Bédé - Le pouvoir de l'amour

François est gynécologue, père de famille monoparentale et un brin terne. Traîné par son ex dans une soirée de speed dating, ces séances de rencontres express pour célibataires, le médecin y fait la rencontre d'une jeune Roumaine au regard accrocheur qui, dans le peu de temps qui lui est imparti, va poser une question simple: «Jusqu'où iriez-vous par amour?»

Anodine, la question va, on s'en doute, être à l'origine d'un changement radical de vie pour ce spécialiste des appareils génitaux. Elle est aussi l'occasion pour le dessinateur Didier Tronchet de tisser une incroyable intrigue dans le monde des sentiments et de la détresse humaine. Avec précision, couleur et rythme d'enfer.

La Gueule de loup (Futuropolis), c'est donc l'histoire d'un homme qui, pour les yeux d'une belle, va devoir se passer de sa routine. Voilà ce qui nous pend au nez quand on croise un paumé cinéphile qui élève des chiens, un directeur de supermarché véreux et surtout des réseaux mafieux qui répandent leur illégalité sur tout le territoire européen. De ces grands fléaux, Tronchet, l'homme derrière l'édifiant Jean-Claude Tergal (Fluide glacial), arrive rapidement à articuler un thriller haletant dans les bas-fonds de la France, thriller où les gentils sont gentils et les méchants, détestables, mais aussi où le dévoilement subtil des clefs d'un scénario improbable empêche tout décrochage en cours de lecture.

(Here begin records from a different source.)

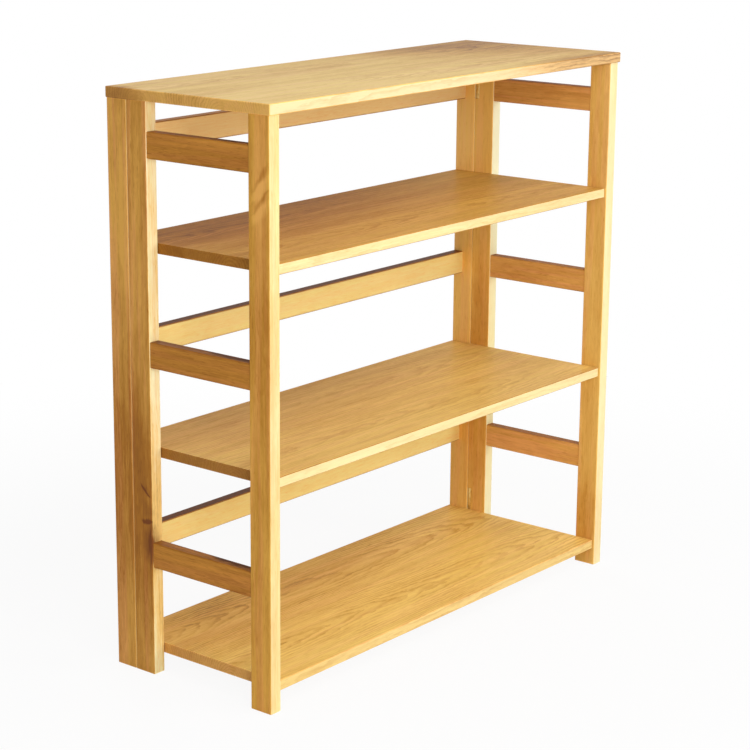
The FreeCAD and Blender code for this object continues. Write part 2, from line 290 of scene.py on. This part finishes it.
def wood(name, corners, axis, tones, seed, pith=(0.03, 0.05), tilt=0.03, figure=0.5,
         streaks=0.5, blush=0.5, gloss=0.03, edge_tone=WHITE, marks=(),
         both_faces=False, sheen=0.12, staves=1):
    """Lacquered solid wood whose rings, fibres and end grain run through the piece.

    axis is the one that the grain follows, pith where the heart of the tree lies beside the
    middle of a stave, and tilt how fast the grain drifts from it, which draws arches.
    tones gives the pale and the dark tone of the faces to the sides, the front and the top:
    lit and shaded copies of one wood, which paint light and shade by facing. Faces at the back
    mix those of front and sides, and with both_faces the underside has the top's.
    edge_tone is what multiplies the colour along the edges: a painted highlight on posts and
    boards, a darker tone on rails. figure is the strength of the rings, streaks that of the
    streaks and blotches, and blush that of the pinkish ones; gloss is the weight of the coat,
    and sheen the specular level. marks are streaks and knots in the grain, and painted shade
    and light on posts, boards and the left side rails: start, end, reach and depth of each.
    """
    material = bpy.data.materials.new(name)
    graph = Graph(material)
    coords = graph.add("TexCoord").outputs
    place = coords["Object"]
    grain = Grain(graph, place, corners, axis, seed, staves)
    fibre = grain.noise(*FIBRE)
    pore = graph.ramp(grain.noise(*PORE), *PORE_RANGE)

    # how dark the wood is
    depth = graph.math("MULTIPLY", growth_rings(graph, grain, pith, tilt), RING_DEPTH * figure)
    for noise, sets_in, full, share in BANDS:
        band = graph.ramp(grain.noise(*noise), sets_in, full)
        depth = graph.math("MULTIPLY_ADD", band, share * streaks, depth)
    depth = graph.math("MULTIPLY_ADD", graph.math("SUBTRACT", fibre, 0.5), FIBRE_DEPTH, depth)
    depth = graph.math("MULTIPLY_ADD", pore, PORE_DEPTH, depth)
    waved = wavering(graph, place) if marks else place
    # the marks add streaks and knots in the grain, and painted shade and light
    for start, end, reach, amount in marks:
        mask = mark_mask(graph, waved, start, end, reach)
        depth = graph.math("MULTIPLY_ADD", mask, amount, depth)
    within = graph.clamp(depth)
    beyond = graph.clamp(graph.math("SUBTRACT", depth, 1.0))

    # its colour
    facing = graph.add("SeparateXYZ", {0: coords["Normal"]}).outputs
    colour, front = painted_light_face_colour(graph, facing, within, tones, both_faces)
    kept = graph.math("MULTIPLY_ADD", front, FRONT_BLUSH - 1.0, 1.0)
    pink = graph.math("MULTIPLY", graph.ramp(grain.noise(*BLUSH), *BLUSH_RANGE), kept)
    colour = graph.mix(graph.math("MULTIPLY", pink, blush), colour, BLUSH_TINT, "MULTIPLY")
    colour = graph.mix(beyond, colour, KNOT_AND_SHADE_BROWN)
    end_grain = graph.ramp(graph.math("ABSOLUTE", facing[axis]), END_FROM, END_FULL)
    colour = graph.mix(graph.math("MULTIPLY", end_grain, END_SHARE), colour, tones["side"][1])
    # along the edges, in patches: a painted highlight on posts and boards, a darker tone on
    # rails
    edge_share = graph.math("MULTIPLY", arris_mask(graph, place, corners),
                      graph.ramp(grain.noise(*EDGE_PATCH), *EDGE_PATCH_RANGE))
    colour = graph.mix(edge_share, colour, edge_tone, "MULTIPLY")

    # its surface
    rough = graph.math("MULTIPLY_ADD", fibre, FIBRE_ROUGHNESS, ROUGHNESS)
    rough = graph.math("MULTIPLY_ADD", end_grain, END_ROUGHNESS, rough)
    height = graph.math("MULTIPLY_ADD", pore, PORE_SINK, fibre)
    bump = graph.add("Bump", {"Strength": RELIEF_STRENGTH, "Distance": RELIEF,
                              "Height": height})
    shader = graph.add("BsdfPrincipled", {
        "Base Color": colour, "Roughness": rough, "Normal": bump.outputs[0]})
    shader.inputs["Specular IOR Level"].default_value = sheen
    shader.inputs["Coat Weight"].default_value = gloss
    shader.inputs["Coat Roughness"].default_value = COAT_ROUGHNESS
    graph.finish(shader.outputs[0])
    return material


# ---- metal ----------------------------------------------------------------
PATCH_WAVES = (160.0, 160.0, 160.0)         # of tarnish, per metre
SCRATCH_WAVES = (2600.0, 2600.0, 120.0)     # fine across and long upwards
PATCH_RANGE, TARNISH_SHARE = (0.45, 0.70), 0.5
SATIN, SCRATCH_ROUGHNESS, TARNISH_ROUGHNESS = 0.20, 0.25, 0.12
SCRATCH_RELIEF, SCRATCH_STRENGTH = 0.00005, 0.20


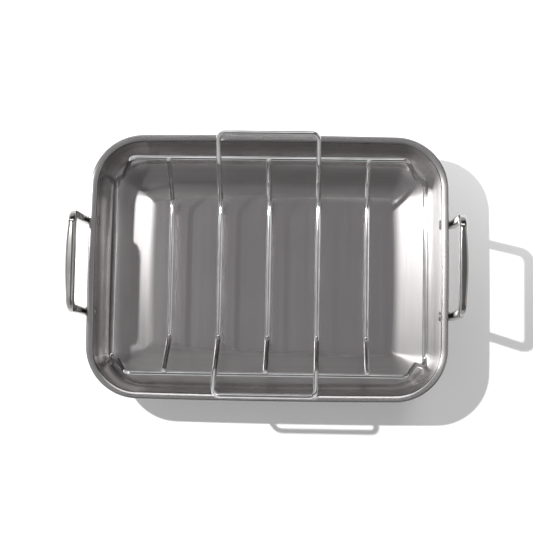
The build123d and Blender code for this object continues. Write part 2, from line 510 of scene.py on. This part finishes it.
# Painted shade: the outside's steel is coloured darker than the inside's, so that its reflection of the
# bright table looks dimmer
shadedOutsideLook = dict(wallLook, darkColour=(0.36, 0.35, 0.35), lightColour=(0.44, 0.43, 0.43))
undersideLook = dict(floorLook, roughness=0.32)

finishes = [
    insideFinish("panInsideSteel", floorLook, wallLook),
    steelFinish("panLipSteel", lipLook, "grain"),
    steelFinish("panOutsideShadedSteel", shadedOutsideLook, "grain"),
    steelFinish("panUndersideSteel", undersideLook),
]
sheet = buildSheet(finishes)
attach(sheet, "pan")
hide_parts("pan_body")
print("pan sheet built")

handleLook = {
    "hairScale": (500.0, 60.0, 500.0),
    "bandScale": (90.0, 20.0, 90.0),
    "cloudScale": (30.0, 30.0, 30.0),
    "roughness": 0.08,
    "bandRough": 0.04,
    "cloudRough": 0.04,
    "darkColour": (0.38, 0.37, 0.36),
    "lightColour": (0.50, 0.49, 0.48),
    "hairDepth": 0.003,
    "bandDepth": 0.006,
    "cloudDepth": 0.02,
}
rivetLook = dict(handleLook, roughness=0.2, hairScale=(900.0, 900.0, 900.0))
wireLook = {
    "hairScale": (900.0, 900.0, 900.0),
    "bandScale": (60.0, 60.0, 60.0),
    "cloudScale": (20.0, 20.0, 20.0),
    "roughness": 0.045,
    "bandRough": 0.02,
    "cloudRough": 0.02,
    "darkColour": (0.62, 0.62, 0.62),
    "lightColour": (0.78, 0.78, 0.78),
    "hairDepth": 0.001,
    "bandDepth": 0.006,
    "cloudDepth": 0.01,
}
handleSteel = steelFinish("handleSteel", handleLook)
rivetSteel = steelFinish("rivetSteel", rivetLook)
rackWire = steelFinish("rackWire", wireLook)
nodeFinishes = {
    "left_handle": handleSteel,
    "right_handle": handleSteel,
    "left_back_rivet": rivetSteel,
    "left_front_rivet": rivetSteel,
    "right_back_rivet": rivetSteel,
    "right_front_rivet": rivetSteel,
    "rack_frame": rackWire,
    "left_cross_wire": rackWire,
    "middle_cross_wire": rackWire,
    "right_cross_wire": rackWire,
    "lifting_wire": rackWire,
}
for node, finish in nodeFinishes.items():
    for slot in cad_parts[node].material_slots:
        slot.material = finish
print("frame nodes finished")

tableTop = {"reach": 8.0, "below": 0.0003, "colour": 0.9, "roughness": 0.9, "gloss": 0.1, "glow": 0.12}
reach = tableTop["reach"]
tableMesh = bpy.data.meshes.new("tableTop")
tableCorners = [(-reach, -reach, 0), (reach, -reach, 0), (reach, reach, 0), (-reach, reach, 0)]
tableMesh.from_pydata(tableCorners, [], [(0, 1, 2, 3)])
table = newObject("tableTop", tableMesh)
table.location.z = -tableTop["below"]
paleTable, source = newFinish("paleTable")
tableSockets = {
    "Base Color": (tableTop["colour"], tableTop["colour"], tableTop["colour"], 1),
    "Roughness": tableTop["roughness"],
    "Specular IOR Level": tableTop["gloss"],
    "Emission Color": (1, 1, 1, 1),
    "Emission Strength": tableTop["glow"],
}
closeFinish(source, source.node("ShaderNodeBsdfPrincipled", None, tableSockets))
tableMesh.materials.append(paleTable)
print("table laid")

# The studio's light by direction: a dim dome with a paler round panel overhead
studio = {
    "dome": 0.08,
    "overhead": 0.26,
    "overheadMiddle": (-0.03, 0.1),
    "overheadEdge": (0.16, 0.06),
    "backdrop": 0.93,
}
# Each patch of light covers those before it. An edge is an axis, where the patch starts along
# it and where it is whole. A faded patch loses a share of its strength along another axis
patches = {
    "right": {"light": 0.3, "edges": [("across", 0.25, 0.45)]},
    "front": {"light": 0.16, "edges": [("away", -0.15, -0.35)]},
    "behind": {"light": 0.05, "edges": [("away", 0.25, 0.35)]},
    "backStrip": {
        "light": 2.8,
        "edges": [
            ("away", 0.38, 0.42),
            ("away", 0.56, 0.52),
            ("across", 0.5, 0.4),
            ("across", -0.75, -0.65),
        ],
        "onlyShine": True,
    },
    "left": {"light": 0.6, "edges": [("across", -0.22, -0.32), ("away", 0.2, 0.14)]},
    "rightStrip": {
        "light": 1.1,
        "edges": [
            ("across", 0.72, 0.76),
            ("across", 0.92, 0.88),
            ("away", 0.3, 0.25),
            ("away", -0.35, -0.3),
            ("up", 0.0, 0.1),
        ],
        "onlyShine": True,
    },
    "horizon": {"light": 0.7, "edges": [("up", 0.5, 0.32)], "faded": ("across", 0.35, 0.55, 0.6)},
    "rightBack": {"light": 0.03, "edges": [("across", 0.3, 0.45), ("away", 0.25, 0.4)]},
}
world = bpy.data.worlds.new("studio")
bpy.context.scene.world = world
world.use_nodes = True
world.node_tree.nodes.clear()
source = Signal(world.node_tree)
sky = source.node("ShaderNodeTexCoord", None, None, "Generated")
axes = {"across": sky.part(0), "away": sky.part(1), "up": sky.part(2)}
shine = source.node("ShaderNodeLightPath", None, None, "Is Glossy Ray")
seen = source.node("ShaderNodeLightPath", None, None, "Is Camera Ray")

aside = axes["across"] - studio["overheadMiddle"][0]
ahead = axes["away"] - studio["overheadMiddle"][1]
panel = (aside * aside + ahead * ahead).step(*studio["overheadEdge"])
light = panel * (studio["overhead"] - studio["dome"]) + studio["dome"]
for patch in patches.values():
    masks = [axes[axis].step(start, whole) for axis, start, whole in patch["edges"]]
    if "onlyShine" in patch:
        masks.append(shine)
    if "faded" in patch:
        axis, start, whole, share = patch["faded"]
        masks.append(1 - axes[axis].step(start, whole) * share)
    light = light + math.prod(masks) * (patch["light"] - light)
light = light + seen * (studio["backdrop"] - light)
glow = source.node("ShaderNodeBackground", None, {"Color": (1, 1, 1, 1), "Strength": light})
source.node("ShaderNodeOutputWorld", None, {"Surface": glow})


def roundLamp(name, look, share, shines):
    lamp = bpy.data.lights.new(name, "AREA")
    lamp.shape = "DISK"
    lamp.size = look["size"]
    lamp.energy = look["power"] * share
    holder = newObject(name, lamp)
    holder.location = look["place"]
    holder.rotation_euler = (-Vector(look["place"])).to_track_quat("-Z", "Y").to_euler()
    holder.visible_glossy = shines


# A share of the key light shines on everything. The rest of it and the fill light are hidden
# from steel, so that they light the table alone
keyLight = {"place": (-1.033, 0.399, 1.758), "size": 0.05, "power": 48.0, "shine": 0.4}
fillLight = {"place": (0.4, 0.36, 0.28), "size": 0.3, "power": 1.3}
roundLamp("keyLight", keyLight, keyLight["shine"], True)
roundLamp("tableKeyLight", keyLight, 1 - keyLight["shine"], False)
roundLamp("fillLight", fillLight, 1, False)

view = {"place": (0.0613, -0.1995, 1.7523), "turn": (6.825, 2.013, 0.972), "lens": 100.75, "sensor": 36.0}
lens = bpy.data.cameras.new("camera")
lens.lens = view["lens"]
lens.sensor_width = view["sensor"]
camera = newObject("camera", lens)
camera.location = view["place"]
camera.rotation_euler = [math.radians(angle) for angle in view["turn"]]
bpy.context.scene.camera = camera
bpy.context.scene.view_settings.view_transform = "Standard"
print("light and camera set")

Y compris pour répondre à la porte.

Sombre et tordue par moments, comme le film Les 13 Tzameti — une oeuvre complexe et douloureuse de Gela Babluani à ne pas mettre entre toutes les mains —, cette succession de planches conserve malgré tout un haut potentiel divertissant. Parce que les dialogues y sont fins et parsemés de pointes d'humour, que les cadrages et le découpage y sont intelligents, mais surtout parce que, case après case, la présence à la barre d'un vieux routier du 9e art se fait forcément sentir.